First, proven private investment in the sector over the past decade, which is the market’s own verdict on where a cluster really exists and cannot be faked by a speculative bid. Second, genuine supply-chain density, a concentration of connected firms rather than a lone factory, which is what actually generates compounding growth.
A place that passes both gains guaranteed priority treatment in the grid connections process and the strategic planning status to clear its one binding constraint. This is not the state overriding the market. The connection queue is already publicly governed and already shifting from first-come-first-served towards a “first-ready-and-needed” model. The flaw is that Whitehall currently defines that “need” almost entirely around clean-power targets, as though regional industrial growth and the tax revenues it funds were not themselves strategic national priorities.

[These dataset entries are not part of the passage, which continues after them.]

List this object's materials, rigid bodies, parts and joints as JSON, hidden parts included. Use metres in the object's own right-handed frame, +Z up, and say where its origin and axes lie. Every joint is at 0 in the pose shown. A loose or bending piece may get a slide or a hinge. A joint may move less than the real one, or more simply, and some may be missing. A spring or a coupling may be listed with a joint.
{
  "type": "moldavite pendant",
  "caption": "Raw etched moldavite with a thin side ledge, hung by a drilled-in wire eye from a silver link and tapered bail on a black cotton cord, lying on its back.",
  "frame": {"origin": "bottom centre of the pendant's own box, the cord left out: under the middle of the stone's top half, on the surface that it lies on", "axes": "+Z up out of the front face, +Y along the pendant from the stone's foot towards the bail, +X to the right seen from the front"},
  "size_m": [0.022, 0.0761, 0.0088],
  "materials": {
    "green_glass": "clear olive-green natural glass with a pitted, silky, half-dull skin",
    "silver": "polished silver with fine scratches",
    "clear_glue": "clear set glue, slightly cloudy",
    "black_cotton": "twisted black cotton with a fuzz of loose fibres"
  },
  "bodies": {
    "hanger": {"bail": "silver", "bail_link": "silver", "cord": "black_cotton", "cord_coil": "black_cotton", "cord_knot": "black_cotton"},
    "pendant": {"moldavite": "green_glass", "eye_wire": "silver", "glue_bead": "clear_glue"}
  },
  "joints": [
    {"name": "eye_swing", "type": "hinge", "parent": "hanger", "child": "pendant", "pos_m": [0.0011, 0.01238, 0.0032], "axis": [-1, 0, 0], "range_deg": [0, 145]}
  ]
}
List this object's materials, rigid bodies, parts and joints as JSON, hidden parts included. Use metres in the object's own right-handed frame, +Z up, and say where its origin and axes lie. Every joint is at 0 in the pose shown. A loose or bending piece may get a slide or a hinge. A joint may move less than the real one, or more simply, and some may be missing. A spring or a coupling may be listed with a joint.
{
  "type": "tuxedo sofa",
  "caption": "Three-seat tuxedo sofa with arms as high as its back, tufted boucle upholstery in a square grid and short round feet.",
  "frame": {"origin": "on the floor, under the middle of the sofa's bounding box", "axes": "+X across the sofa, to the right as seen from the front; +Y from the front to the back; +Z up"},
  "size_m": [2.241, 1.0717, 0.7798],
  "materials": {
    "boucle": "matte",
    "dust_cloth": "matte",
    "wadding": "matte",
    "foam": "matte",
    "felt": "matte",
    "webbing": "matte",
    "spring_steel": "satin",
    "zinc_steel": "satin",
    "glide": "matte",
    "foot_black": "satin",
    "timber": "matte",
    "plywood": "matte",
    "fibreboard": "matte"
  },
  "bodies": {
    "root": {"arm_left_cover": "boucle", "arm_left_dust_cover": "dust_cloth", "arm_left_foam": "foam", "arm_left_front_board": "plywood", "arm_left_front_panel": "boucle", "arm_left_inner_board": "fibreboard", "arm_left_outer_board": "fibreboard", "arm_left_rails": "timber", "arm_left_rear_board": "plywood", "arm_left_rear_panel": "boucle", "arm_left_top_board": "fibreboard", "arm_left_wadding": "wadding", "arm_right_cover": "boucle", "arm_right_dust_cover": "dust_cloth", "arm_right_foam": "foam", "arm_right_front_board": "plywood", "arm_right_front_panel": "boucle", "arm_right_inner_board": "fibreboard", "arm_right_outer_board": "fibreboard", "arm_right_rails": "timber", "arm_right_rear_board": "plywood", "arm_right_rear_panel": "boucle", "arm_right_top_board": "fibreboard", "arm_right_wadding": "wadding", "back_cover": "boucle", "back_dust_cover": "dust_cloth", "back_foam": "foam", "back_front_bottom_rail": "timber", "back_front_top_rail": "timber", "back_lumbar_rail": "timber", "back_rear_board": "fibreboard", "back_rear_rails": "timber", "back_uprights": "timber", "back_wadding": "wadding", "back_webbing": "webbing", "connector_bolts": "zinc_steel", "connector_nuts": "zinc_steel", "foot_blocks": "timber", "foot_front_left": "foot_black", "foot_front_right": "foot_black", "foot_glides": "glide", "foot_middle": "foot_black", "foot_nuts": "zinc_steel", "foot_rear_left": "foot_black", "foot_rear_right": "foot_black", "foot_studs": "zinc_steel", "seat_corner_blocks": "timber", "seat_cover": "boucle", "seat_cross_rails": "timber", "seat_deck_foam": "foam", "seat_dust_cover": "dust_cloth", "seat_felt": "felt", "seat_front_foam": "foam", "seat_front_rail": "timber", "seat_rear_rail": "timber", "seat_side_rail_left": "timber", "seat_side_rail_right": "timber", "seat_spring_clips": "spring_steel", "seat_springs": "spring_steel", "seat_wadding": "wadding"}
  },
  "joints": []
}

A statutory entitlement need not mean thin gruel spread everywhere. The tests reward existing concentration, so the policy deepens strong places rather than shuffling activity between weak ones, and grid priority is physically finite, so it cannot be handed to everywhere at once. The rule concentrates by design. Write the qualifying tests into primary legislation, so the right is fixed in law rather than left to Treasury discretion or a quango that can be captured and quietly turned against growth, and a town like Burnley stops re-auditioning every few years for the conditions it has already earned.
Let our strongest regional clusters become stronger still. The golden triangle does not exhaust our economic potential; most of it, it turns out, lies somewhere else entirely. This is not regional policy as charity; it is essential to national growth policy, because Britain can no longer afford to spread decline evenly.